Gershengorn believes his experience leading that effort will help him in the Office of the Solicitor General.
“There was a similar process of working with the clients to develop the legal argument and figuring out what the clients throughout the government really need and are looking for in their lawyers,” says Gershengorn. “So, I think I bring both a continuity within the office, but also a continuity within the department and in the administration.”
Gershengorn has also spent much of his career in private practice, with the bulk of it alongside his predecessor.
“I recruited him from Harvard when he was a summer associate,” says Verrilli. “I’ve had my claws into that guy for a quarter century now.”
Verrilli and Gershengorn spent a dozen years together at Jenner & Block, before each accepted separate legal posts in the Obama administration. They won a major death penalty victory together in Wiggins v. Smith, in which the Supreme Court ultimately spelled out what qualifies as “effective counsel” in capital cases.
“You can just go down the list of most of the big things I did at Jenner & Block, and Ian was there,” says Verrilli. “Most of the reason we’ve been successful is Ian has been figuring out what we should be arguing.
At Jenner & Block, Gershengorn was involved in the firm’s appellate and communications practice. Managing partner David DeBruin says that Gershengorn’s work made “a particular difference in cases involving Indian nations and First Amendment rights.” While at Jenner, Gershengorn made his first appearance before the Supreme Court, arguing (unsuccessfully) that the application of a state tax to fuel received by a non-Indian distributor, but then delivered to a gas station on tribal land, violated the tribe’s sovereignty.
Going into next Term, the federal government is a party in seven of the twenty-nine cases that have been granted and will participate as a “friend of the Court” in at least ten more. The cases present questions ranging from the extent of the president’s appointment powers and the rules affecting children born overseas whose fathers are U.S. citizens to jurisdiction over assets in cases involving foreign entities and foreign governments.
Jamie Gorelick, a former deputy attorney general in the Clinton administration, says that Gershengorn showed an aptitude for managing this kind of diverse portfolio when he worked as her special assistant early in his career.
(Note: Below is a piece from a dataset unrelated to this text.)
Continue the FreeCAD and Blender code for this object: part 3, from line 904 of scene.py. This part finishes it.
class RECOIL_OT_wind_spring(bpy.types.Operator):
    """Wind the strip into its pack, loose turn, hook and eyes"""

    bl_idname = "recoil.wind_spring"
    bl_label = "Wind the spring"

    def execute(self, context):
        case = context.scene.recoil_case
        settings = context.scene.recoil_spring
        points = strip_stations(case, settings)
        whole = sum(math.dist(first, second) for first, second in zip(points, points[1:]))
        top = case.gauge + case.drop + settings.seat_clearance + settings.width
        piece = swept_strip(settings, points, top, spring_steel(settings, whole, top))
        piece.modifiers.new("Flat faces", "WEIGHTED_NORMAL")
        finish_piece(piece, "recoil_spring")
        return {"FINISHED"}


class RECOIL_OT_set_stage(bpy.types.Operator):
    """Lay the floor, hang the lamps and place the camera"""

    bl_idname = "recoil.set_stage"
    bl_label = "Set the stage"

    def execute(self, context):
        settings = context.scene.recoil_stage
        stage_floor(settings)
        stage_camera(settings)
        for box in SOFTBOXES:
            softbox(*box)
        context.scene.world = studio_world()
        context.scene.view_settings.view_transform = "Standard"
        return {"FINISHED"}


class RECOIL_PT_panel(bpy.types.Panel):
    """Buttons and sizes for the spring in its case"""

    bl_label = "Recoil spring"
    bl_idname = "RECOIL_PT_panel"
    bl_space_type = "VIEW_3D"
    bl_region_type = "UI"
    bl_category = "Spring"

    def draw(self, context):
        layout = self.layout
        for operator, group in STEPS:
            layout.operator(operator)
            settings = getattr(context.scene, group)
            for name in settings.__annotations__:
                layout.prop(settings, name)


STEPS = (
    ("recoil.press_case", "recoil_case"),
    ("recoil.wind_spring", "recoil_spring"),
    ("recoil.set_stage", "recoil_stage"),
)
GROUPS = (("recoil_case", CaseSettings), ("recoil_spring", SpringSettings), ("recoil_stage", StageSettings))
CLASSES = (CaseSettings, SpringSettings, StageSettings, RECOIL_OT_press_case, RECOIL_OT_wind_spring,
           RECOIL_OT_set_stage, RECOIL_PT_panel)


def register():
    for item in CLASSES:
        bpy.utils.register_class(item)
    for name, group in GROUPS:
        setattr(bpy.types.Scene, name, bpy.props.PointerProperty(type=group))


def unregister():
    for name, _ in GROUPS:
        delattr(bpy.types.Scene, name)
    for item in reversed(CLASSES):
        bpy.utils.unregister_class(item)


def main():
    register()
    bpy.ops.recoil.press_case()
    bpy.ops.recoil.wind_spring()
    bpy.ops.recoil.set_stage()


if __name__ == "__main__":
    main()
“He was a jack of all trades. Mostly on the civil side to be sure, but he handled everything from antitrust to tax to environmental issues,” says Gorelick. “He is a man of tremendous breadth.”
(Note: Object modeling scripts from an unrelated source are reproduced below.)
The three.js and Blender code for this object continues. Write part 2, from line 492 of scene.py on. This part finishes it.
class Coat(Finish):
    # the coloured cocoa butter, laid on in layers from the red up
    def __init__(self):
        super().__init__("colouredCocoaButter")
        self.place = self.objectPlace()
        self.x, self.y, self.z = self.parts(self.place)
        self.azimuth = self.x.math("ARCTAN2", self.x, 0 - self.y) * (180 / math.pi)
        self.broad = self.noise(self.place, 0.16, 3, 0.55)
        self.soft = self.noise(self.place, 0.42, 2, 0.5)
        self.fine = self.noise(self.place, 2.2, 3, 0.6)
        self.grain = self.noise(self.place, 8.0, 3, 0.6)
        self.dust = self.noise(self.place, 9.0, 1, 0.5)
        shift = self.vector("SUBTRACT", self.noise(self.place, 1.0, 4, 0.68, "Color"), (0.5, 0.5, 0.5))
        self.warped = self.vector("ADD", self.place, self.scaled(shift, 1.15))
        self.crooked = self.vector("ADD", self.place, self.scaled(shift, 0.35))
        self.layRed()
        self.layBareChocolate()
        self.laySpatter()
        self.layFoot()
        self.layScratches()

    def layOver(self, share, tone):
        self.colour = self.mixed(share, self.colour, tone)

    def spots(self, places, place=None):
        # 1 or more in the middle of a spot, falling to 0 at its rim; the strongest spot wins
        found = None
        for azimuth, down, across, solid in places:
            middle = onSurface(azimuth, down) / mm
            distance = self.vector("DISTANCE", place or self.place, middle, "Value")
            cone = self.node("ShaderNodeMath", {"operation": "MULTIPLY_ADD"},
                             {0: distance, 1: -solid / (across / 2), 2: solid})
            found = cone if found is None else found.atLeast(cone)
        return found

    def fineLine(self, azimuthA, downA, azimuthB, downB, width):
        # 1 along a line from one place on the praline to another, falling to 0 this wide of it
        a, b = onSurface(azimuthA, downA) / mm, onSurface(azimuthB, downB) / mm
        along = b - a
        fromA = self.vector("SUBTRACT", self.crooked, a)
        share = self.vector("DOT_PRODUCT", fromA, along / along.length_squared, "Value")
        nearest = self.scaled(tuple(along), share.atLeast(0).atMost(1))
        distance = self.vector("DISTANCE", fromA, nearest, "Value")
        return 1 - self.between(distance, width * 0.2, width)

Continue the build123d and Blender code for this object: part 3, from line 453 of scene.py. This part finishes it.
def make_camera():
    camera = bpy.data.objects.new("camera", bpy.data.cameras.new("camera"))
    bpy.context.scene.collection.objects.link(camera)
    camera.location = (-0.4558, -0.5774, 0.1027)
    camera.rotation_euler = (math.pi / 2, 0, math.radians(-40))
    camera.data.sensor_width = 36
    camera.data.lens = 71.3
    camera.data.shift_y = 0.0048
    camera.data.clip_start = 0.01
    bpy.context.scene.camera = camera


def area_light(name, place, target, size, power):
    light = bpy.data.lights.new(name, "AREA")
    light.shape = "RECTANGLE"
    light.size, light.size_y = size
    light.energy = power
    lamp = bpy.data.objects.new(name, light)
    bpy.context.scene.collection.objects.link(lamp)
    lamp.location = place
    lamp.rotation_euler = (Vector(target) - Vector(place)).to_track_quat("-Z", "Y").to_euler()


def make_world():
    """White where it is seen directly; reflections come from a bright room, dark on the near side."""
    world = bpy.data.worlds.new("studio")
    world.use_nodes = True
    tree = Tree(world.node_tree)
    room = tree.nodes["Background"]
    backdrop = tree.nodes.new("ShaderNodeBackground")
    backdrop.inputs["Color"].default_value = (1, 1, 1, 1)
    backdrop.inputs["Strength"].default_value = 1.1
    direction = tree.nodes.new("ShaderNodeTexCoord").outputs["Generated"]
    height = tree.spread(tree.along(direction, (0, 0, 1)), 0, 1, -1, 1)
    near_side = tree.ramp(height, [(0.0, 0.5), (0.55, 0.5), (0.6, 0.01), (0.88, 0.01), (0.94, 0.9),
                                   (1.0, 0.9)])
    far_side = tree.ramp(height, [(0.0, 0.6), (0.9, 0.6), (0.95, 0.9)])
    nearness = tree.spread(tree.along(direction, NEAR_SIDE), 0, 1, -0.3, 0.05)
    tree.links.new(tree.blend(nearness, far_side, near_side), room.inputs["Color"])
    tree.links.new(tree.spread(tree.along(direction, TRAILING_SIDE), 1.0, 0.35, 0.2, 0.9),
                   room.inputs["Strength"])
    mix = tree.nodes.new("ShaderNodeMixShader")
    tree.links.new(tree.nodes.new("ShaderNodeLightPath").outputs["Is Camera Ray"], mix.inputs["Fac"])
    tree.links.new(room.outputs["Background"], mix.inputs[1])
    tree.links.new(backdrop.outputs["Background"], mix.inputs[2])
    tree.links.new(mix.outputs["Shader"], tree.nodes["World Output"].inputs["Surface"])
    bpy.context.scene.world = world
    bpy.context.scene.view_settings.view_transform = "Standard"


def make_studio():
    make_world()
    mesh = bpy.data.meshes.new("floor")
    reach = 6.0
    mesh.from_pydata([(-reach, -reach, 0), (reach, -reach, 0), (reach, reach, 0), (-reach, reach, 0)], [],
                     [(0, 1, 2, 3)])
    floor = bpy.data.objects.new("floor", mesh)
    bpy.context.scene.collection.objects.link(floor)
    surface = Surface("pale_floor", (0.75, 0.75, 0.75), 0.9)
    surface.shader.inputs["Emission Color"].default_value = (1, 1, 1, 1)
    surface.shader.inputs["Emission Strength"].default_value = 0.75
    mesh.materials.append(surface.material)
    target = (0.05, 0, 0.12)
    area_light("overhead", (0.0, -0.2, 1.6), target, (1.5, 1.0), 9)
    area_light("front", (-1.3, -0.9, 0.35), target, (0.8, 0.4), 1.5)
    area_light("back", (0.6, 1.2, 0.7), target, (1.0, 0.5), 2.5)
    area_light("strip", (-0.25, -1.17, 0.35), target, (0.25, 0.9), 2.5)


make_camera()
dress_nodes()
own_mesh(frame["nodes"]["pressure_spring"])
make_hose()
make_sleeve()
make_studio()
Gershengorn comes into the position at an unusual time, with the Court missing its ninth Justice. While the Solicitor General is sometimes dubbed the “tenth Justice” for the level of influence he has with the Court, the Solicitor General can only try to steer the Court away from ties — not break them. Gershengorn says he does not expect the vacancy to have a substantive effect on the office’s advocacy.
“We’re not worried about the politics of the outside. We’re not worried about if it’s eight or nine members,” says Gershengorn. “What we’re worried about is presenting the arguments as effectively as we can independently of those things.”
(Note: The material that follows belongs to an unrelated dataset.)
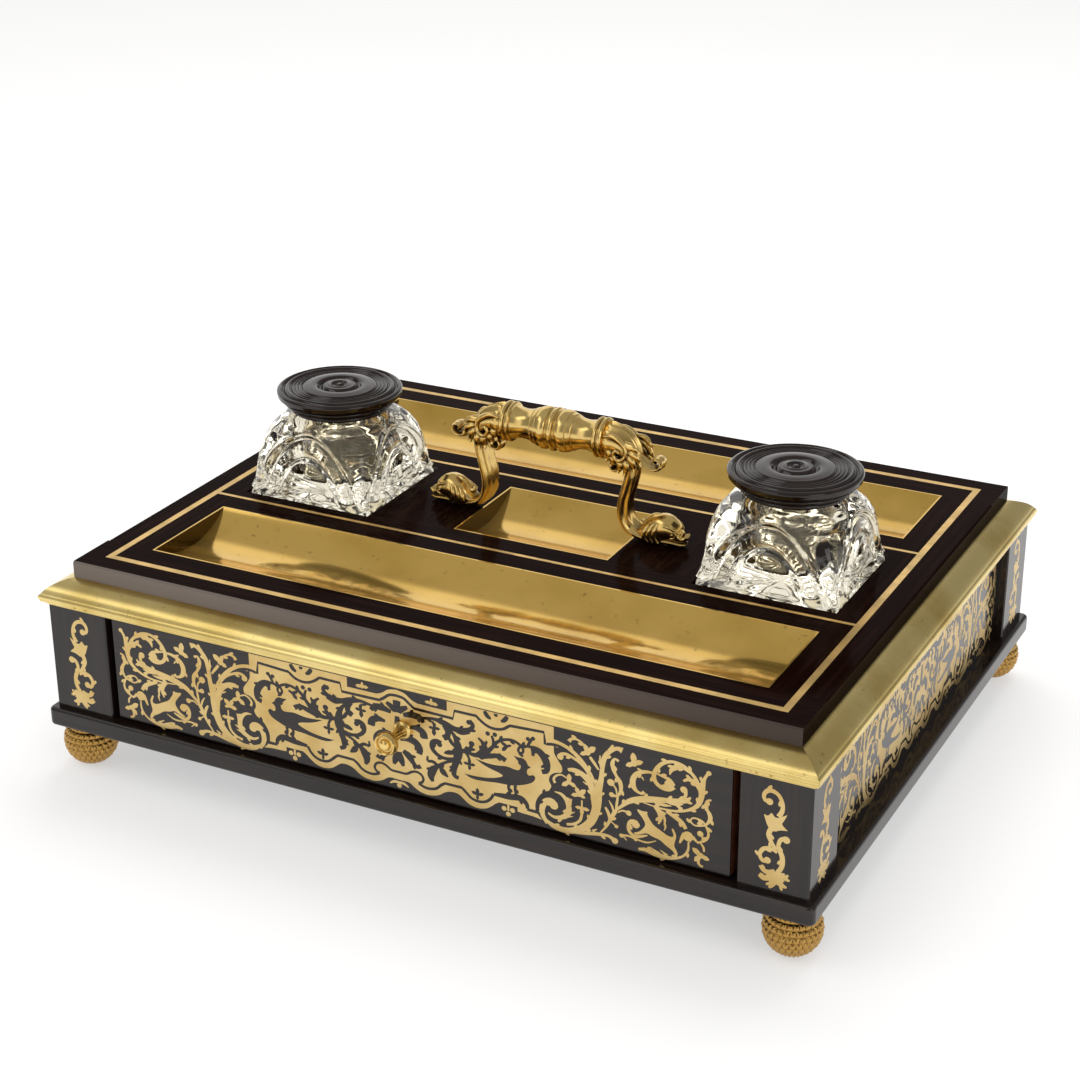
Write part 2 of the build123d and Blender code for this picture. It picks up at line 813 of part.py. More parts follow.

With Congress controlled by Republicans who have regularly opposed Obama administration nominees, Democratic nominees, the White House may leave Gershengorn in an acting position rather than push for a confirmation fight during the final months of President Obama’s term. Gershengorn says he is not in a position to comment about the prospect of a nomination.
“I’m focused on doing the job that’s here,” says Gershengorn.
Still, Gershengorn will have the full authority of the position while in the acting role.
“He deserves an opportunity to lead the office, and be the acting Solicitor General,” says Verrilli. “So, it’s a good thing.”
[Disclosure: Goldstein & Russell, P.C., whose attorneys contribute to this blog in various capacities, was among the counsel to the petitioner in Lane v. Franks.]